A good example is solo bear BM, people see clips of it blasting bosses/ubberoth and go “w0w that looks so cool im gonna go play that, I can get bear at level 25? easy pz” then learn “oh wait this does not play at all like I like and its so slow to gear up” because they didnt consider the stages between level 1 and level 100 deleting the game with perfect gear.

Being able to swap mastery means you dont actually have to consider that at all. You just play whatever build farms the best. Hell, you can pick up the reflect chest, go reflect shaman, walking sim farm 500c with almost 0 gear while collecting all the loot for bear BM then swap. Cause even at level 100, the cost is quite reasonable even more so in MG.

OP, if anyone had sympathy for you before, they definitely don’t now …

1 Like

It also depends on the player being CoF versus MG… and when MG if they’re not solely buying and maybe selling 1-2 items… but actively using the trade system to provide to the market at large.

Even now I can still make 10 mil per hour roughly in Legacy… which is a bit better in Cycle since while prices are a bit lower the variety of items wanted is still a bit bigger.
Not taking the time needed into consideration to actually sell the stuff… that doubles it nearly, but less now.

So even at level 100 that’s 10 respecs possible.

One of the big reasons why I’m repeatedly saying ‘Gold for MG is a mess’.

It’s after all still at least 4 hours saved towards empowered… and not to speak of already unlocked and optimized blessings… those are a big thing for min-max after all and takes ages to re-do reliably.

It’s still the same reasoning as ever. Limitations cause results to have more value.
The more limited you are the more valuable a result achieved nonetheless.

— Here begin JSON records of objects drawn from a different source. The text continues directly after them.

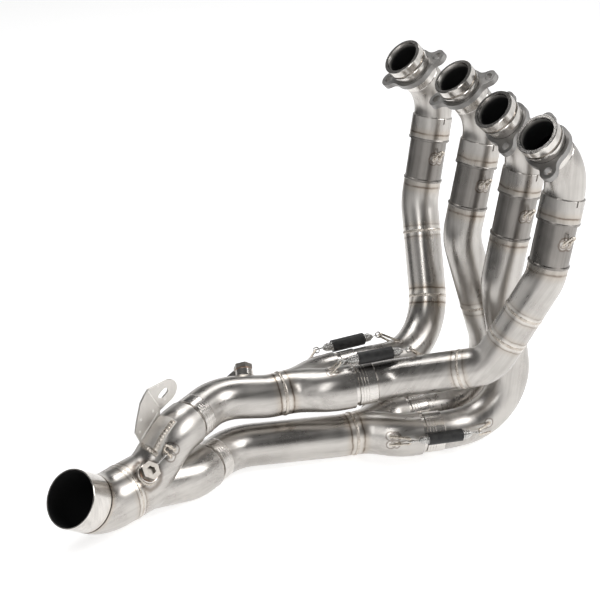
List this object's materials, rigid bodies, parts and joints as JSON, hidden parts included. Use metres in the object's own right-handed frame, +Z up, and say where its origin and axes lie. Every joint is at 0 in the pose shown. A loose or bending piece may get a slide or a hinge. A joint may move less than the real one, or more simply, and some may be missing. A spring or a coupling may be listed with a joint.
{
  "type": "motorcycle exhaust header",
  "caption": "Four-into-two-into-one titanium exhaust header for a motorcycle, with slip joints held by springs, stud flanges, a hanger bracket and a round outlet.",
  "frame": {"origin": "on the ground below the middle of the header's overall box, as it lies on a flat surface", "axes": "+X towards the front of the motorcycle, +Y towards its left side (cylinder 1), +Z up"},
  "size_m": [0.5354, 0.3108, 0.39],
  "materials": {
    "titanium_tube": "brushed titanium with heat tint at the welds",
    "machined_titanium": "turned, half bright",
    "flange_titanium": "matte, blasted",
    "spring_steel": "bright drawn wire",
    "hook_wire": "heat-tinted wire",
    "plug_steel": "plated steel",
    "black_rubber": "smooth black rubber tube",
    "copper_washer": "crushed sealing ring"
  },
  "bodies": {
    "root": {"collector_hook": "hook_wire", "collector_lower_leg": "titanium_tube", "collector_upper_leg": "titanium_tube", "front_plug_washer": "copper_washer", "front_sensor_boss": "machined_titanium", "front_sensor_plug": "plug_steel", "hanger_bracket": "titanium_tube", "head_elbow_1": "titanium_tube", "head_elbow_2": "titanium_tube", "head_elbow_3": "titanium_tube", "head_elbow_4": "titanium_tube", "joint_spring_1": "spring_steel", "joint_spring_2": "spring_steel", "joint_spring_3": "spring_steel", "joint_spring_4": "spring_steel", "joint_spring_hooks": "hook_wire", "lower_collar_1": "machined_titanium", "lower_collar_2": "machined_titanium", "lower_collar_3": "machined_titanium", "lower_collar_4": "machined_titanium", "lower_merge_left": "titanium_tube", "lower_merge_right": "titanium_tube", "lower_secondary": "titanium_tube", "lower_secondary_collar": "machined_titanium", "outlet_bend": "titanium_tube", "outlet_sleeve": "machined_titanium", "port_spigot_1": "machined_titanium", "port_spigot_2": "machined_titanium", "port_spigot_3": "machined_titanium", "port_spigot_4": "machined_titanium", "primary_pipe_1": "titanium_tube", "primary_pipe_2": "titanium_tube", "primary_pipe_3": "titanium_tube", "primary_pipe_4": "titanium_tube", "rear_boss_gusset": "titanium_tube", "rear_plug_washer": "copper_washer", "rear_sensor_boss": "machined_titanium", "rear_sensor_plug": "plug_steel", "section_spring_hooks": "hook_wire", "slip_sleeve_1": "titanium_tube", "slip_sleeve_2": "titanium_tube", "slip_sleeve_3": "titanium_tube", "slip_sleeve_4": "titanium_tube", "spring_rubber_1": "black_rubber", "spring_rubber_2": "black_rubber", "spring_rubber_3": "black_rubber", "spring_rubber_4": "black_rubber", "spring_section_1": "titanium_tube", "spring_section_2": "titanium_tube", "spring_section_3": "titanium_tube", "spring_section_4": "titanium_tube", "stud_flange_1": "flange_titanium", "stud_flange_2": "flange_titanium", "stud_flange_3": "flange_titanium", "stud_flange_4": "flange_titanium", "upper_merge_left": "titanium_tube", "upper_merge_right": "titanium_tube", "upper_secondary": "titanium_tube", "upper_secondary_collar": "machined_titanium"}
  },
  "joints": []
}
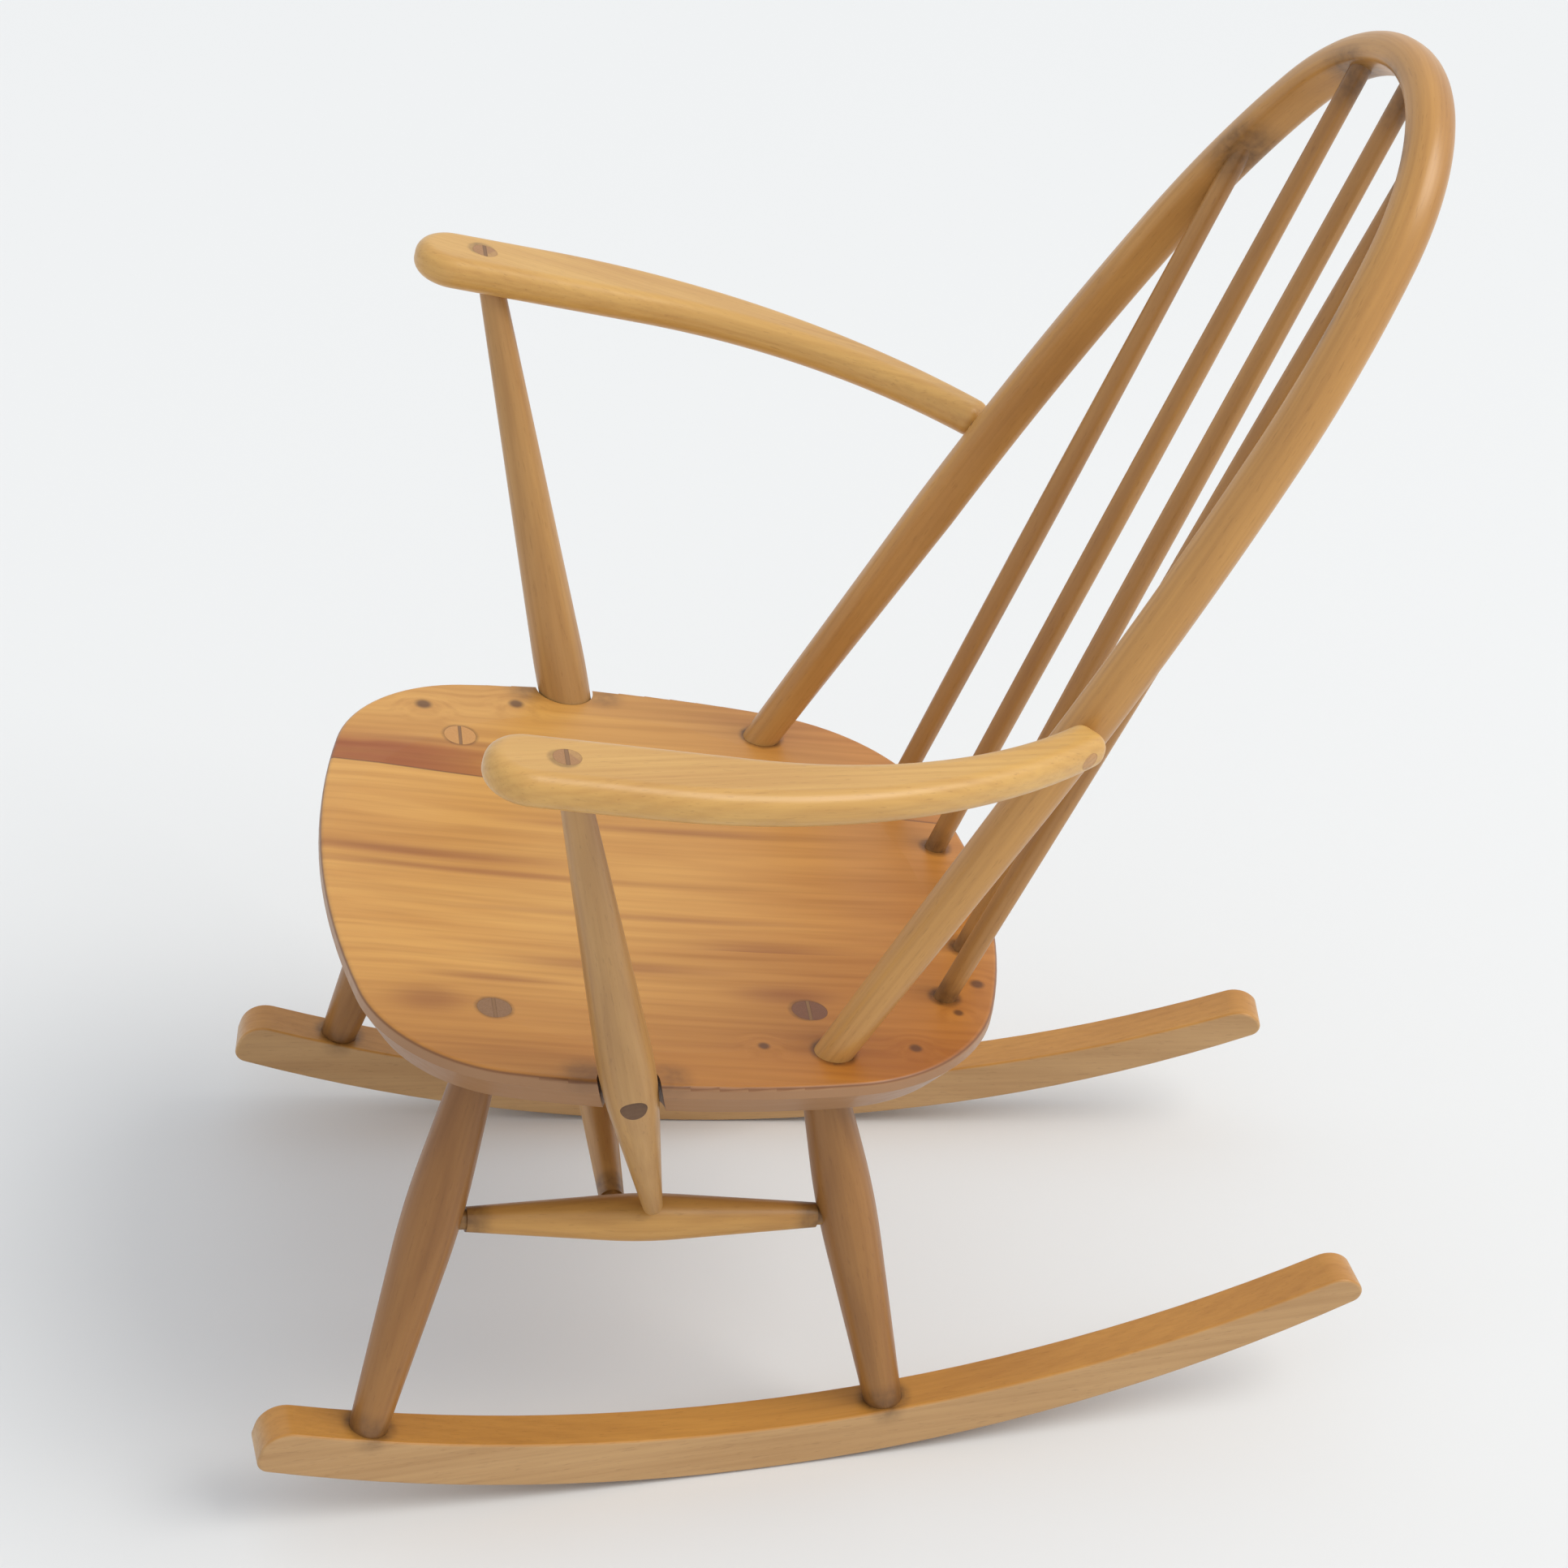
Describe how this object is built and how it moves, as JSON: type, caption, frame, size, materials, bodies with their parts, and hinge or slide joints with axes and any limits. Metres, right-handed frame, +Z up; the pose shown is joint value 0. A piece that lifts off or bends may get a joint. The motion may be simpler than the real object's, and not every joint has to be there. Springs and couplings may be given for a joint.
{
  "type": "rocking armchair",
  "caption": "Spindle-back rocking armchair with a carved board seat, a steam-bent hoop, turned legs and stretchers, curved rockers and bowed arms on turned posts.",
  "frame": {"origin": "on the floor, under the middle of the chair's bounding box", "axes": "+Z up, -Y the way the sitter faces, +X the sitter's left"},
  "size_m": [0.6646, 0.7125, 0.8632],
  "materials": {
    "elm_board": "satin lacquer",
    "bent_beech": "satin lacquer",
    "arm_beech": "satin lacquer",
    "turned_beech": "satin lacquer",
    "rocker_beech": "satin lacquer",
    "wedge_wood": "satin lacquer",
    "plug_wood": "satin lacquer",
    "screw_steel": "plain"
  },
  "bodies": {
    "root": {"seat": "elm_board", "hoop": "bent_beech", "middle_spindle": "turned_beech", "inner_spindle_left": "turned_beech", "inner_spindle_right": "turned_beech", "outer_spindle_left": "turned_beech", "outer_spindle_right": "turned_beech", "rocker_left": "rocker_beech", "rocker_right": "rocker_beech", "front_leg_left": "turned_beech", "front_leg_right": "turned_beech", "rear_leg_left": "turned_beech", "rear_leg_right": "turned_beech", "side_stretcher_left": "turned_beech", "side_stretcher_right": "turned_beech", "cross_stretcher": "turned_beech", "arm_left": "arm_beech", "arm_right": "arm_beech", "arm_post_left": "turned_beech", "arm_post_right": "turned_beech", "leg_wedges": "wedge_wood", "post_wedges": "wedge_wood", "post_plugs": "plug_wood", "arm_plugs": "plug_wood", "post_screws": "screw_steel", "arm_screws": "screw_steel"}
  },
  "joints": []
}
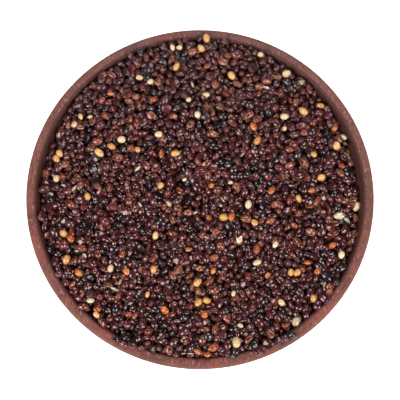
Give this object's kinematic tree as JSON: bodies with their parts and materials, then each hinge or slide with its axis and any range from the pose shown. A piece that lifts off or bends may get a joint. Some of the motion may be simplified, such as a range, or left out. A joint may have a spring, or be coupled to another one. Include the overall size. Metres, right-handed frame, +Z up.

Mastery respec is the same freedom as creative mode in some games.
If you compare for example Factorio and Shapez 2 in the factory-game genre then Factorio provides a much much higher reward because you’re limited in how close/far away you can build (at the start), you need resources to build things and you need to handle scarcity and optimization related tasks.
Shapez 2 is a great game but you can simply build up stuff once and then copy/paste without any resources spent or anything of the likes.

For some one is better… for the others the other. The point is that there’s both a upper and lower limit, this changes per genre and per setup of the game at large. ANd in the ARPG genre a distinct amount of limitations has proven to be better then others for a larger group of people simply.